The animation style doesn’t help: this galaxy is an impossibly shiny one, where everything gleams to such perfection that there doesn’t seem to be a speck of grit or real texture to be found. The film’s surplus of action and chase scenes follows the same rigid formula of swooping camera movements and game power-up deus ex machinas that no sequence ever proves particularly exciting. If anything, the film only loses energy as it goes on, with the final confrontation proving particularly anemic and rushed, as if the film is hurrying along to avoid having to delve into its storylines with more than a surface skim.
In a decade that has seen superhero movies slowly loosen their ironclad grasp on the box office, it’s grown increasingly plausible that video game movies will rise to become the new moneymakers, the medium’s increasing cultural dominance arguably growing to eclipse cinema’s own.
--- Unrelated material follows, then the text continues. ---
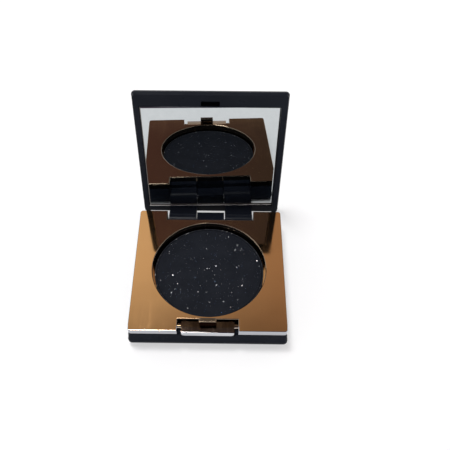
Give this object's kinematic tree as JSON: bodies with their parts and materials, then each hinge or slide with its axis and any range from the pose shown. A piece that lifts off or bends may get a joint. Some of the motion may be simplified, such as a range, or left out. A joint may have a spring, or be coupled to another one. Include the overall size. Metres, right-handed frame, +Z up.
{
  "type": "eyeshadow palette",
  "caption": "Square hinged compact for one round pan of pressed eyeshadow, with a plated frame, push-button latch and lid mirror, standing open.",
  "frame": {"origin": "centre of the flat underside of the tray, in plan the middle of the plated frame", "axes": "+X to the user's right along the hinge axis, +Y back towards the hinge, +Z up through the plated frame"},
  "size_m": [0.0508, 0.0642, 0.0508],
  "materials": {
    "black_moulding": "satin-gloss injection-moulded black ABS",
    "bronze_plating": "mirror-bright bronze electroplating on ABS",
    "mirror": "silvered glass, polished edges",
    "foam_tape": "white closed-cell foam tape",
    "adhesive": "double-sided adhesive disc",
    "tinplate": "bright pressed tinplate",
    "powder": "pressed black powder with fine silver and blue glitter",
    "spring_steel": "drawn spring wire",
    "pin_steel": "ground steel"
  },
  "bodies": {
    "base": {"base_shell": "black_moulding", "deck_frame": "bronze_plating", "eyeshadow_pan": "tinplate", "pan_adhesive": "adhesive", "eyeshadow_cake": "powder", "button_spring_left": "spring_steel", "button_spring_right": "spring_steel"},
    "lid": {"lid_shell": "black_moulding", "mirror_glass": "mirror", "mirror_adhesive": "foam_tape", "hinge_pin_left": "pin_steel", "hinge_pin_right": "pin_steel"},
    "button": {"push_button": "bronze_plating"}
  },
  "joints": [
    {"name": "lid_hinge", "type": "hinge", "parent": "base", "child": "lid", "pos_m": [0, 0.02465, 0.0029], "axis": [1, 0, 0], "range_deg": [0, 96.2]},
    {"name": "button_slide", "type": "slide", "parent": "base", "child": "button", "axis": [0, 1, 0], "range_m": [0, 0.0005], "stiffness_N_per_m": 1200, "springref_m": -0.001, "deforming": ["button_spring_left", "button_spring_right"]}
  ]
}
The first “Super Mario Bros.” movie was the second-highest-grossing film of 2023, while “Minecraft” last year proved a surprise breakout for anyone who didn’t understand how huge the crafting game has been for years. Nintendo already has other adaptations cooking in the oven, most notably a live-action “Legend of Zelda” slated for next year.
Watching “The Super Mario Galaxy Movie,” which is filled with cameos from other Nintendo properties, you get the sense the corporation is hungry to announce spin-offs at any minute now. The trailers already spoiled the inclusion of “Star Fox” lead Fox McCloud (Glen Powell), but there are some other appearances by familiar characters that feel like the movie dangling an adaptation of the “Super Smash Bros.” fighting game crossover in front of fans’ faces.
“The MCU, but for video games” isn’t exactly the ideal direction for blockbuster cinema to be going in, but maybe that inevitable adaptation will manage to tap into a well of creativity and fun that has so far eluded Nintendo in their moviemaking efforts. When the film comes, though, I’ll probably be rooting for Bowser Jr. to burn everything down.
Grade: C-
Universal Pictures will release “The Super Mario Galaxy Movie” in theaters on Wednesday, April 1.